My laptop has a little light that comes on when the camera is recording, so I just look at the light. If your camera does not light up, put a sticky note next to the camera with a note that says, “Look here!”

4. Keep your energy levels up. There are so many distractions when people are online. A low key, “drawn people in” approach can be very effective in person, but will probably fail in an online setting. You need to be one step shy of bouncing off the walls to keep viewers watching you and not checking their email.

5. Gesture beside your head, not in front of it. Cameras love movement. Zoom is a visual medium, like television. But unlike television, webcams in computers are (as mentioned) very wide-angle, and anything that approaches the camera – like your hands – shows up huge, like looking through a door security lens. You don’t want your fingertips bigger than your face.

Comparing images where speaker has hand near camera and where speaker has hand next to head

If you want to use your hands for emphasis, which is a good idea, raise them up by the side of your face so that they look the right size. This can feel weird at first, but with a bit of practice, brings a lot of visual interest to a presentation.

(I think I might have first heard this tip from Carin Bondar.)

6. Make a custom Zoom background. This is what slides in my PowerPoint deck looked like:

Slide with blue and white colours scheme, with handwritten heading font. How long do you want to spend at a poster? Most people vote 5 minutes.

Blues and whites. Hand-written font (Ready for Anything from Blambot) for headings and Corbel font for body.

I made a Zoom background specifically for the presentation, using the same colours and fonts, and added my Twitter handle and conference hashtag. (In retrospect, the hashtag might be a bit bigger.) It is just a nice touch to tie everything together.

Slide with blue and white colours scheme, with handwritten heading font. Shows Twitter handle and conference hashtag.
I got quite a few new followers after the talk, so maybe the background helped. I had my Twitter handle on my first and last slides, too, so hard to say what was most effective.

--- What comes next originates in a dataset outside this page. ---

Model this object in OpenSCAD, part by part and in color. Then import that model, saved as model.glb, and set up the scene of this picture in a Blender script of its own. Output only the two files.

If you do this, remember you will be roughly in the center and any video of other speakers will most likely be on the right. A background with the focal point right in the middle is kind of a waste, because your face will cover it.

7. Wear headphones. I am surprised that after so many months, I am still hearing feedback and audio howlaround from people in a Zoom meeting not wearing headphones. If you are not wearing headphones, the computer plays the sound through the speakers, which is picked up by your mic, broadcast to the meeting, then played through your speakers and picked up by the mic again. If you are the only one speaking and nobody will ask you questions, this might not happen. But if you’re not taking questions, why are you having a Zoom meeting instead of recording a YouTube video?

If it’s just a regular old meeting, you probably don’t need to take these steps. But if you are the invited speaker at a conference, you want to class it up and do more than the bare minimum.